Opioids were administered in 48% of admissions, which doubled patients’ risk of opioid use at 90 days after discharge (5.9% vs 3.0% with no inpatient opioid use). Opioid use at 90 days was higher in inpatients receiving opioids less than 12 hours before discharge (7.5%) than in patients with at least 24 opioid-free hours before discharge (3.9%), the researchers found.
Professor Stephan Schug, Professor and Chair of Anaesthesiology at the University of Western Australia, said the findings were likely to apply in Australia, which had one of the highest rates of opioid use in the world.
‘It is not as bad as the US, but there are very similar patterns observable in Australia with regards to over prescribing of opioids in chronic pain, misuse and abuse of prescribed opioids, and even opioid-induced mortality,’ Professor Schug said. He pointed to Australian research (BMJ Open 2019; 9: e023990) that found that inpatient opioid initiation for postsurgical pain led to chronic opioid use for a small percentage of patients.
The concept of ‘opioid stewardship’ was gaining traction in Australia and would help to encourage appropriate use and ‘deprescribing’, Professor Schug said. ‘Patients get information on how to come off the opioid and GPs are getting letters from the hospital pain service about the tapering regimen for the individual patient,’ he said.
Professor Schug said opioid pack sizes were also an issue, and he supports a proposal by the TGA that manufacturers provide smaller packs of six to eight tablets for discharge.

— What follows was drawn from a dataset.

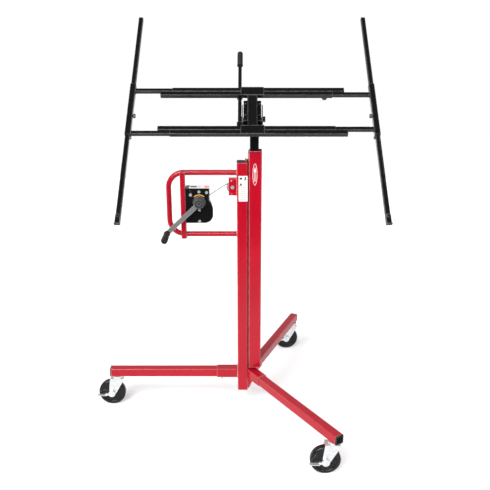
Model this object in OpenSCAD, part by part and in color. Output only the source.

The smallest packs currently available contain 20 tablets.
Professor Schug said it was important to remember that longer-term opioid use may sometimes be appropriate.
‘One has to be always careful with these data because [in this study] they cannot differentiate the cancer-pain patient or the patient with severe trauma,’ Professor Schug said. ‘They may be discharged on an opioid and may still be using it some months later, and that may be totally appropriate.’
In the US and Australia there was also a push for earlier discharge, particularly after surgeries such as joint replacement, and these patients often required a limited duration of opioid therapy after discharge.
‘There is some tension between, on the one hand, not using opioids; but on the other hand, getting patients out of hospital early and giving them the chance to rehabilitate properly.’
Ann Intern Med 2019; doi: 10.7326/M18-2864.